> _Problem description_
State the number of lines that hold the string "None", with nothing added.

━━ Dataset

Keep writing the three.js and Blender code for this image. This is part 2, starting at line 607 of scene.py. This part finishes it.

━━━━
━━ Dataset

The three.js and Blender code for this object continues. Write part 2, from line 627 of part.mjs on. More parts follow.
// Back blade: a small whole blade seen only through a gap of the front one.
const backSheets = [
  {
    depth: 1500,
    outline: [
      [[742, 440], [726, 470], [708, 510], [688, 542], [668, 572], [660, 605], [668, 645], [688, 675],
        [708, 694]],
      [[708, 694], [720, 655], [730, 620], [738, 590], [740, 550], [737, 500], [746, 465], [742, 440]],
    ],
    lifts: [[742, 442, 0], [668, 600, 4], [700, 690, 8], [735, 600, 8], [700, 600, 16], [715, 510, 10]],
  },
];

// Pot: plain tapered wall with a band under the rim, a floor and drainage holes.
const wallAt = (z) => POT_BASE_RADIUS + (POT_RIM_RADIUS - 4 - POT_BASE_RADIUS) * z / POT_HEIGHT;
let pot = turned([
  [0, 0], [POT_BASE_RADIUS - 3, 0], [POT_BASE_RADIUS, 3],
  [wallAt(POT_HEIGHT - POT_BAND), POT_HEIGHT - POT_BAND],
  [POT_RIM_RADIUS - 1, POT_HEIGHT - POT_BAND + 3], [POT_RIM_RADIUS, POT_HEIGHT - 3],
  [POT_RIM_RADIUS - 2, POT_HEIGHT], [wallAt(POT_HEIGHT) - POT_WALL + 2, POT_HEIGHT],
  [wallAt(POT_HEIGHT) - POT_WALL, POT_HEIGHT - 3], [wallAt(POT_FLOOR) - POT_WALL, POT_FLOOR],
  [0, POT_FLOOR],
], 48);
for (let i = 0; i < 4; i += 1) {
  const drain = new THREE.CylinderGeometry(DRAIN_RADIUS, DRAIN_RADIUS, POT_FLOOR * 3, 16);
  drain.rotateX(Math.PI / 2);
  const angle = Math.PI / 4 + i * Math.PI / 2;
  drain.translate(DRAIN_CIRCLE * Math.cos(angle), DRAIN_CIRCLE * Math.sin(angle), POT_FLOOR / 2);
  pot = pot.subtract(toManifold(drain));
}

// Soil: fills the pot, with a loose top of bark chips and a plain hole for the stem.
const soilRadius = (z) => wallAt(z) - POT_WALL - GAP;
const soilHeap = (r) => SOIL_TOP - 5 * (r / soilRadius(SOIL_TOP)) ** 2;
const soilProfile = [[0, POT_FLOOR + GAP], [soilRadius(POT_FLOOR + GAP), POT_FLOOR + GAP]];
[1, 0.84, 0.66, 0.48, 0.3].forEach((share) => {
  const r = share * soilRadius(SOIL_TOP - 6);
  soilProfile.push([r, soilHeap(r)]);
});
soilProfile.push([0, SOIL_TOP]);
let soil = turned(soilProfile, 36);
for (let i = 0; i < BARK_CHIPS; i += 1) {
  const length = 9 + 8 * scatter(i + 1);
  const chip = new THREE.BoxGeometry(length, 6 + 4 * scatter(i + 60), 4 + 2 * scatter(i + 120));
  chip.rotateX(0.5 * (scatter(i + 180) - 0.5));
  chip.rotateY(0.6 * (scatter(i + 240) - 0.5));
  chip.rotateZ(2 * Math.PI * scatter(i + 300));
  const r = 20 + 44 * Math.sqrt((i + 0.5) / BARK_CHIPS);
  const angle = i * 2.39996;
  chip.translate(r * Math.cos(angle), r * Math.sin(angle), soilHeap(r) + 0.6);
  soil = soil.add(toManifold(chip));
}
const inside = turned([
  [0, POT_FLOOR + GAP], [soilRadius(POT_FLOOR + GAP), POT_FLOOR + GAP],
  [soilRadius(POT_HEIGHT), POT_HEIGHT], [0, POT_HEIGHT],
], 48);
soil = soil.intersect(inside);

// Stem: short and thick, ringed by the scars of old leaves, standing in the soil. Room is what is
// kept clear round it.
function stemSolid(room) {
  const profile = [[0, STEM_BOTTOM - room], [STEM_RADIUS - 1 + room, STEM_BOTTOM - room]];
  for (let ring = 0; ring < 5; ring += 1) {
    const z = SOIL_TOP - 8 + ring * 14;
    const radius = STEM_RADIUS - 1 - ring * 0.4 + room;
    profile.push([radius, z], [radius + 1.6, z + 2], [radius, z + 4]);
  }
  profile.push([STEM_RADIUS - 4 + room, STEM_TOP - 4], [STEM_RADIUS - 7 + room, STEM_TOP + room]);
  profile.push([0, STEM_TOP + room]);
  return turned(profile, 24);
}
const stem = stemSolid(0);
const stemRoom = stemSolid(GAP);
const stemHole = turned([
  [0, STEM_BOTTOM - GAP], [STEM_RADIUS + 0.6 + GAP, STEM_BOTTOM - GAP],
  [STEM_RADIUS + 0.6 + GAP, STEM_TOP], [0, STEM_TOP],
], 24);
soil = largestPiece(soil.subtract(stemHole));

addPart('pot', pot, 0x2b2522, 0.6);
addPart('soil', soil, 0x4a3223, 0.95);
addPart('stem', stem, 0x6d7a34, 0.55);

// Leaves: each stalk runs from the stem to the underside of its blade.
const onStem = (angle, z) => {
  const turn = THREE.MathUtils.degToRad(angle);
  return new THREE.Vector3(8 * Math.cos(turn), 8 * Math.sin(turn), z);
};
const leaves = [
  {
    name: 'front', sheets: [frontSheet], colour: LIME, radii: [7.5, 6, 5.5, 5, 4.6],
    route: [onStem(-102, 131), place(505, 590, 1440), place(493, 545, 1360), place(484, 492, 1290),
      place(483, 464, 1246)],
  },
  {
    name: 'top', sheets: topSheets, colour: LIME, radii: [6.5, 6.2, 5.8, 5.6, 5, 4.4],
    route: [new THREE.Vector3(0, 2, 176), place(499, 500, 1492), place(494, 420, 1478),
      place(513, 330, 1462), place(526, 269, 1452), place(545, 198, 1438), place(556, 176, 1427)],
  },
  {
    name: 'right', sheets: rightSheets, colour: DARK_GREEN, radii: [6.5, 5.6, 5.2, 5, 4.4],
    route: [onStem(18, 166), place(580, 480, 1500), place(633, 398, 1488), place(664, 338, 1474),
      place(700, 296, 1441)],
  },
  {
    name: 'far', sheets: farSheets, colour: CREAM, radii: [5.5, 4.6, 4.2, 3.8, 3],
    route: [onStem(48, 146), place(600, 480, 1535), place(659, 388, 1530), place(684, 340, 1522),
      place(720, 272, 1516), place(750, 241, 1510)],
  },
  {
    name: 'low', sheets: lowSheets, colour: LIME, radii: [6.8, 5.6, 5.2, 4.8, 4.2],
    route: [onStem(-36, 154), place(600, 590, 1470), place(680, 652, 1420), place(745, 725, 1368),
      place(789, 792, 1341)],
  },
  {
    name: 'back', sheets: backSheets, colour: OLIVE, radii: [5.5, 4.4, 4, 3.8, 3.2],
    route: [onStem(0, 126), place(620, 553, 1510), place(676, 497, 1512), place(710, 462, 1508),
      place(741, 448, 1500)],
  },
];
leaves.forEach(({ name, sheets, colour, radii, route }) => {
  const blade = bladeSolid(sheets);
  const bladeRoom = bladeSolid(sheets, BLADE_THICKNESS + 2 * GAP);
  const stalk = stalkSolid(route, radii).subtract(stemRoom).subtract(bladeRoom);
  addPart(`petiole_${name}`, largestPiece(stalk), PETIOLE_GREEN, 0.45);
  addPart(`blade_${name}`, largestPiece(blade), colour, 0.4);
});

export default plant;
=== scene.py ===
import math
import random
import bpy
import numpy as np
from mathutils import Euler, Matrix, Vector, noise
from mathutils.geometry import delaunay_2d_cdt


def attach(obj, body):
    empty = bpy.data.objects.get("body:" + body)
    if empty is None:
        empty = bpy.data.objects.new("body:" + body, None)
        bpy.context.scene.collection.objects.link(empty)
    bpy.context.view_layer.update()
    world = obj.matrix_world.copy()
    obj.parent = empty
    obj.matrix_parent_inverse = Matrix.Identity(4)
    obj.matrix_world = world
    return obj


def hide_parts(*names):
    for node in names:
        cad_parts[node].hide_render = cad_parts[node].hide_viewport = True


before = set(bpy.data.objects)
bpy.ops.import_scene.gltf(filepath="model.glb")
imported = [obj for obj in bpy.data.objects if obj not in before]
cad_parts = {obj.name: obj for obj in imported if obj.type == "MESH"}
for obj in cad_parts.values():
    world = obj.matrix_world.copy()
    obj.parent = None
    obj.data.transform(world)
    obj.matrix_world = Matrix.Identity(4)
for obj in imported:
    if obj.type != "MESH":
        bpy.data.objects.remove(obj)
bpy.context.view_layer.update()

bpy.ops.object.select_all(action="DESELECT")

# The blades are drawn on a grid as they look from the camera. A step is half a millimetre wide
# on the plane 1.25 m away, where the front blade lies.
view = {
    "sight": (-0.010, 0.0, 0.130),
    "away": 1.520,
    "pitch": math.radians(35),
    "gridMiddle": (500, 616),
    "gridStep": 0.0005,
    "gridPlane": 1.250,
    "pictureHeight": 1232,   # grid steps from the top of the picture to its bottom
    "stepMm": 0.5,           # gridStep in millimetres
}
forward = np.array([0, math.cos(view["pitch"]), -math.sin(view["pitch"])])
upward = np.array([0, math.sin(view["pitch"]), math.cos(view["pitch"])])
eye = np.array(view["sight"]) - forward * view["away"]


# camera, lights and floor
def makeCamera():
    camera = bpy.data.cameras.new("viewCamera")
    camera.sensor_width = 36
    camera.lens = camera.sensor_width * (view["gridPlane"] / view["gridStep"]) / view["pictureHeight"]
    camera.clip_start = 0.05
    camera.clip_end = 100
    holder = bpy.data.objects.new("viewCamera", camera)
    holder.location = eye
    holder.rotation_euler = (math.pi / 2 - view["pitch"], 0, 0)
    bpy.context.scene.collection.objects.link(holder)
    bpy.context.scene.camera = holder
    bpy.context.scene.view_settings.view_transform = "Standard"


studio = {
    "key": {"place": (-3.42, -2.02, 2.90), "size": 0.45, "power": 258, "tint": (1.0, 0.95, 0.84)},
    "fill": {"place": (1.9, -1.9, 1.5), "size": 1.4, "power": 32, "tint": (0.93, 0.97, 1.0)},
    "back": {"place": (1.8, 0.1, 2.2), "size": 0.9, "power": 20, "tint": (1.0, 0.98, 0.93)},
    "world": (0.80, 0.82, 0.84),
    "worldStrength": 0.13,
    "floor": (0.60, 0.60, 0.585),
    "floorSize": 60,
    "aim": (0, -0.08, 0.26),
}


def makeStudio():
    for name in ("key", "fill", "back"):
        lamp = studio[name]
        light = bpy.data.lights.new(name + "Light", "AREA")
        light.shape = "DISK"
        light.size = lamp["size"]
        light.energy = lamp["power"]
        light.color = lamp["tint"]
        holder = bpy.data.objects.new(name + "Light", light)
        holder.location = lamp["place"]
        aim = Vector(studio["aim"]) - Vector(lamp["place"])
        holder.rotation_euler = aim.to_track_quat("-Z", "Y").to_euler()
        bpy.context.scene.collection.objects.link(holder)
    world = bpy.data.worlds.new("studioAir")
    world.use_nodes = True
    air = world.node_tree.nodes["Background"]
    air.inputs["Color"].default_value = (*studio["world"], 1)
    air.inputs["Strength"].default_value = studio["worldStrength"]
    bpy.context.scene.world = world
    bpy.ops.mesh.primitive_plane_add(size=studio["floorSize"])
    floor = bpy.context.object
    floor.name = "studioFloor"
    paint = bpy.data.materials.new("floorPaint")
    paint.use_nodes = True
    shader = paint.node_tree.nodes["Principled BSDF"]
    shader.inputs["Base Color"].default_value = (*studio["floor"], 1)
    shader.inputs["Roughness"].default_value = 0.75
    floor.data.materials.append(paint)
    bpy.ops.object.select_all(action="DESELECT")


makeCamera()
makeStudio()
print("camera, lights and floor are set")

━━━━

> _Worked solution_
3